Data Pipelines That Scientists Can Debug (Without Calling You at 9 PM)

November 13, 2025

Same pipeline failure, two very different outcomes.

Data Pipelines That Scientists Can Debug (Without Calling You at 9 PM)

“Hey, the pipeline failed again. Can you take a look?”

This Slack message means your next hour is gone. You’ll dig through logs, decipher SQL errors, and eventually discover something simple: a sample ID mismatch, a missing metadata field, or a file in the wrong format.

The scientist could have fixed it in 30 seconds—if the error message had told them what to look for.

I’ve watched brilliant researchers stare at “Foreign key constraint violation in table seq_metadata” for 10 minutes before asking for help. The pipeline was doing its job—catching bad data before it corrupted the database. But the error message was useless.

The underlying problem was pretty straightforward: sample IDs in the sequencing file didn’t match our experiment registry. A 30-second fix for someone who knows where to look. An unsolvable mystery for everyone else.

Good data engineering includes translating technical failures into actionable scientific context.

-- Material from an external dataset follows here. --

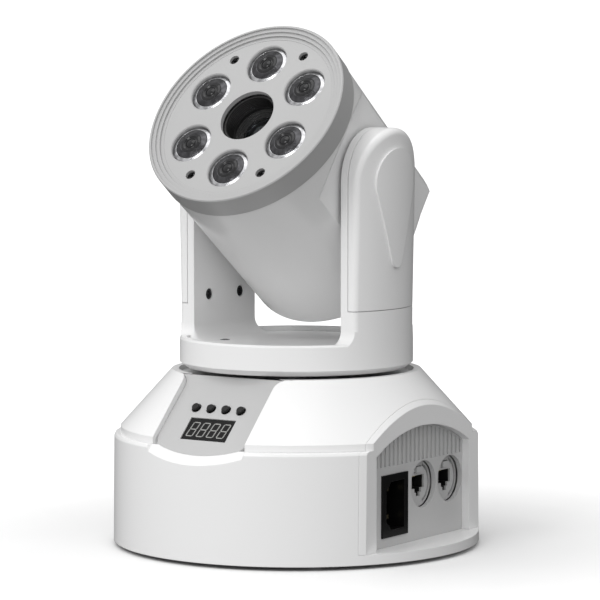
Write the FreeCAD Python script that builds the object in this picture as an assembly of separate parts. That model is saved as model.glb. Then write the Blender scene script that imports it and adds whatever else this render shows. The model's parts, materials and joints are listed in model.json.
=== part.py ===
"""Moving head light: round base, turning yoke with two arms, tilting lamp head. Millimetres, +Z up.

The pan axis is Z, the floor is Z = 0, the control panel faces -Y and the connectors face +X.
"""
import FreeCAD
import Part
import math
import os

V = FreeCAD.Vector
X_AXIS, Y_AXIS, Z_AXIS = V(1, 0, 0), V(0, 1, 0), V(0, 0, 1)

# ---- driving dimensions: base ----
foot_height = 2.0
base_radius = 95.0
drum_top_radius = 94.55
drum_top = 58.0
wall = 2.5
ledge_inner_radius = 88.7
skirt_radius = 91.2
skirt_top = 61.5
rim_radius = 64.6
rim_z = 90.9
recess_radius = 60.8
recess_z = 88.3

# feet, screws and the holes for a hanging bracket, in the bottom plate
plate_thickness = 2.0
foot_circle = 70.0
foot_angles = (45, 135, 225, 315)
foot_radius = 7.5
foot_stem_radius = 2.5
base_screw_circle = 86.5
base_screw_angles = (50, 130, 230, 310)
base_screw_radius = 1.3
pillar_radius = 4.0
bracket_pitch = 106.0
bracket_hole_radius = 3.3

plate_bottom = foot_height + 0.6
plate_top = plate_bottom + plate_thickness

# control facet: a plane sloping at 45 degrees
facet_angle = 45.0
facet_point = V(0, -78.5, 66.2)
facet_half_width = 28.0
apron_half_width = 30.5
panel_thickness = 1.8
panel_radius = 90.0
panel_top = 34.3
panel_flare = 8.0
panel_gap = 0.1
panel_foot_corner = 9.0
panel_foot_edge = -13.5
panel_tongue = 22.0
apron_flare = 0.7
seam_gap = 0.25
window_size = (27.5, 14.0)
button_row = 13.0
button_pitch = 9.1
button_radius = 2.0
button_hole_radius = 2.7
button_stand = 1.8

# connector facet: an upright plane
connector_x = 78.0
frame_depth = 2.5
recess_x = 73.7
panel_back_x = 71.2
ledge_z = 7.0
recess_half_width = 44.5
arch_radius = 90.0
arch_apex = 66.0
rib_bottom = 47.5
rib_pitch = 4.0
rib_count = 22
rib_depth = 1.0
rib_half = 0.9
socket_z = 35.0
socket_y = (6.2, 32.0)
socket_radius = 12.0
inlet_y = (-33.7, -9.7)
inlet_z = (12.0, 43.5)

# ---- driving dimensions: yoke ----
yoke_bottom = 92.0
disc_radius = 60.5
disc_low_radius = 57.0
chamfer_top = 94.7
disc_rim = 107.6
disc_floor = 104.8
arm_inner = 45.5
arm_split = 49.6
arm_half_width = 27.5
arm_seam = 123.8
arm_wall = 2.2
arm_round = 3.5
flare_radius = 9.0
arm_high_radius = 62.2
arm_high_z = 220.0
tilt_z = 188.3
pad_radius = 17.3
pad_tip_radius = 5.0
pad_tip_z = 150.0
pad_height = 1.2

# ---- driving dimensions: drive ----
pan_shaft_radius = 12.0
pan_shaft_bore = 8.0
pan_pulley_radius = 28.0
pan_pinion_radius = 7.0
pan_motor_place = (-42.0, 26.0)
tilt_shaft_radius = 8.0
running_gap = 0.05
tilt_pulley_radius = 16.0
tilt_pinion_radius = 5.0
tilt_motor_z = 140.0
belt_gap = 0.3
belt_thickness = 1.4

# ---- driving dimensions: head, measured along its own axis from the tilt axis ----
head_elevation = 37.3
head_radius = 54.5
ring_radius = 55.0
ring_front = 58.5
ring_back = 46.0
step_width = 2.0
step_height = 0.9
step_count = 3
lip_width = 1.5
face_front = 55.7
face_thickness = 2.5
face_plate_radius = 50.5
lens_pitch_radius = 32.5
lens_hole_radius = 11.7
lens_hole_bevel = 0.5
lens_rim_radius = 12.4
lens_angle = 33.0
screw_pitch_radius = 41.7
screw_angles = (63, 123, 243, 303)
screw_hole_radius = 2.65
centre_hole_radius = 15.0
tube_bore = 13.5
lens_seat = 37.0
retainer_top = 43.2
retainer_bore = 9.6
flat_x = 43.5
flat_end = 31.0
ramp_end = 46.0
shell_back = -52.6
cap_back = -61.6
back_radius = 53.5
head_wall = 2.5

os.makedirs("parts", exist_ok=True)


# ---- helpers ----
def save(name, shape):
    shape.exportStep("parts/" + name + ".step")


def cylinder(radius, low, high, x=0.0, y=0.0):
    return Part.makeCylinder(radius, high - low, V(x, y, low))


def cylinder_x(radius, low, high, y=0.0, z=0.0):
    return Part.makeCylinder(radius, high - low, V(low, y, z), X_AXIS)


def tube(outer, inner, low, high, x=0.0, y=0.0):
    return cylinder(outer, low, high, x, y).cut(cylinder(inner, low - 1, high + 1, x, y))


def tube_x(outer, inner, low, high, y=0.0, z=0.0):
    return cylinder_x(outer, low, high, y, z).cut(cylinder_x(inner, low - 1, high + 1, y, z))


def box(x0, x1, y0, y1, z0, z1):
    return Part.makeBox(x1 - x0, y1 - y0, z1 - z0, V(x0, y0, z0))


def turned(points):
    """A solid of revolution about Z from (radius, z) points."""
    corners = [V(r, 0, z) for r, z in points]
    face = Part.Face(Part.makePolygon(corners + [corners[0]]))
    return face.revolve(V(0, 0, 0), Z_AXIS, 360)


def fuse_all(shapes):
    result = shapes[0]
    for shape in shapes[1:]:
        result = result.fuse(shape)
    return result.removeSplitter()


def polar(radius, angle):
    a = math.radians(angle)
    return radius * math.cos(a), radius * math.sin(a)


def on_facet(shape):
    """Carry a shape from the facet's flat frame (X across, Y up the slope, Z out) to its place."""
    shape.rotate(V(0, 0, 0), X_AXIS, facet_angle)
    shape.translate(facet_point)
    return shape


def on_head(shape):
    """Carry a shape from the head's frame (Z towards the face) to its place at rest."""
    shape.rotate(V(0, 0, 0), X_AXIS, 90 - head_elevation)
    shape.translate(V(0, 0, tilt_z))
    return shape


def base_screw_places():
    return [polar(base_screw_circle, angle) for angle in base_screw_angles]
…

Here’s what I now build into every production pipeline:

Error messages that say what AND why: “Sample ID ABC123 not found in experiment registry. Check Benchling or contact data team if this sample should exist.”
Data quality checks in scientific terms: “Missing replicate numbers for 3 samples in plate P2024-089. Replicates required for statistical analysis.”
Logging that tells a story: Timestamps, input files, sample counts, quality metrics so scientists can reconstruct what happened.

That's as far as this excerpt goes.